#### Records shown
= = = =

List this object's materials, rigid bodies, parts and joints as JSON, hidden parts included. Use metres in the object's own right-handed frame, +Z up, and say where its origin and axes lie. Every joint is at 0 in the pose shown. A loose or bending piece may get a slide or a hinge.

= = = =

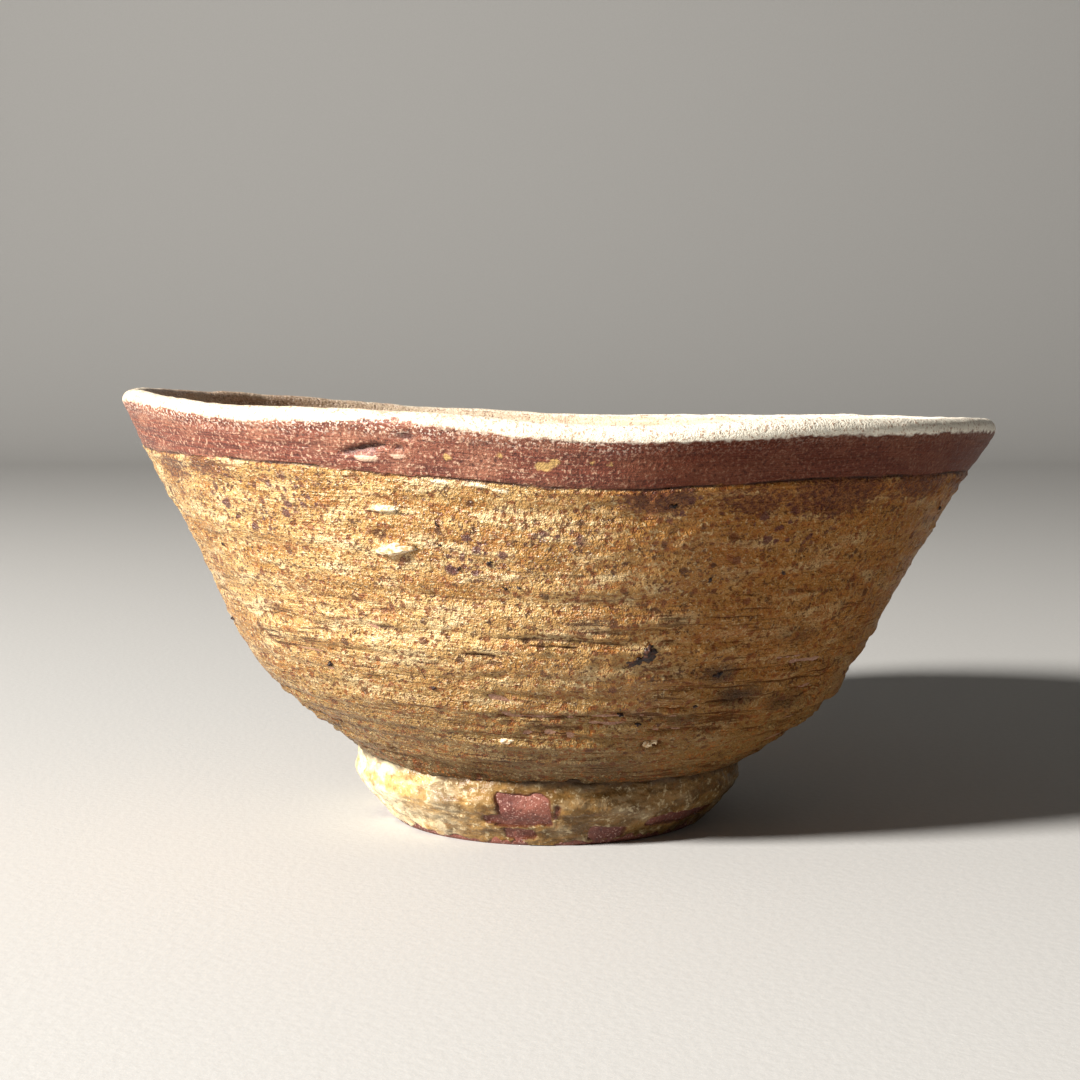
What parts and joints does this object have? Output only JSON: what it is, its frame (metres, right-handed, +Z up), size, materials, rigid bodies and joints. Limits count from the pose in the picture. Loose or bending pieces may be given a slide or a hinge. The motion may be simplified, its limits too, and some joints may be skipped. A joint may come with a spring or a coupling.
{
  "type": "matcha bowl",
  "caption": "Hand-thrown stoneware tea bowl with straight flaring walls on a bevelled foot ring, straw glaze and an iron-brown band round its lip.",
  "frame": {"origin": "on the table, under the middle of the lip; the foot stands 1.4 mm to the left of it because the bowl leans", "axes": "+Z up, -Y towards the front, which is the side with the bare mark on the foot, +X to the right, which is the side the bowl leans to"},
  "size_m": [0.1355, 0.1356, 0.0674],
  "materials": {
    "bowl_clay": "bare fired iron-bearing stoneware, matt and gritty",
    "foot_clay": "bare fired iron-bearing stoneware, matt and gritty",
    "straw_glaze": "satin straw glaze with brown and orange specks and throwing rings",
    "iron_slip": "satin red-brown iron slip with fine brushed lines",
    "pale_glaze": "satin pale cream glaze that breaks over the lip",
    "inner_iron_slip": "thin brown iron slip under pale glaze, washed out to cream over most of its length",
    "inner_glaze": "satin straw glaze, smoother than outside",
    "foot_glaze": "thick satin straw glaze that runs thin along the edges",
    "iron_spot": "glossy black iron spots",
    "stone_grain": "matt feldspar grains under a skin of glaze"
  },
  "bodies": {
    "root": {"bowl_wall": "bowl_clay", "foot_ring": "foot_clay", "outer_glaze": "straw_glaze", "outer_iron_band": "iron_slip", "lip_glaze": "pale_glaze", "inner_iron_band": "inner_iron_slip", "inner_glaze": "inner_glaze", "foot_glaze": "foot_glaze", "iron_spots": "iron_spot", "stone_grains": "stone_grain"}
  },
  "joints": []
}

= = = =

#### Challenge
Using the listing above, show every line that includes the string "this".

#### Worked answer
List this object's materials, rigid bodies, parts and joints as JSON, hidden parts included. Use metres in the object's own right-handed frame, +Z up, and say where its origin and axes lie. Every joint is at 0 in the pose shown. A loose or bending piece may get a slide or a hinge.
What parts and joints does this object have? Output only JSON: what it is, its frame (metres, right-handed, +Z up), size, materials, rigid bodies and joints. Limits count from the pose in the picture. Loose or bending pieces may be given a slide or a hinge. The motion may be simplified, its limits too, and some joints may be skipped. A joint may come with a spring or a coupling.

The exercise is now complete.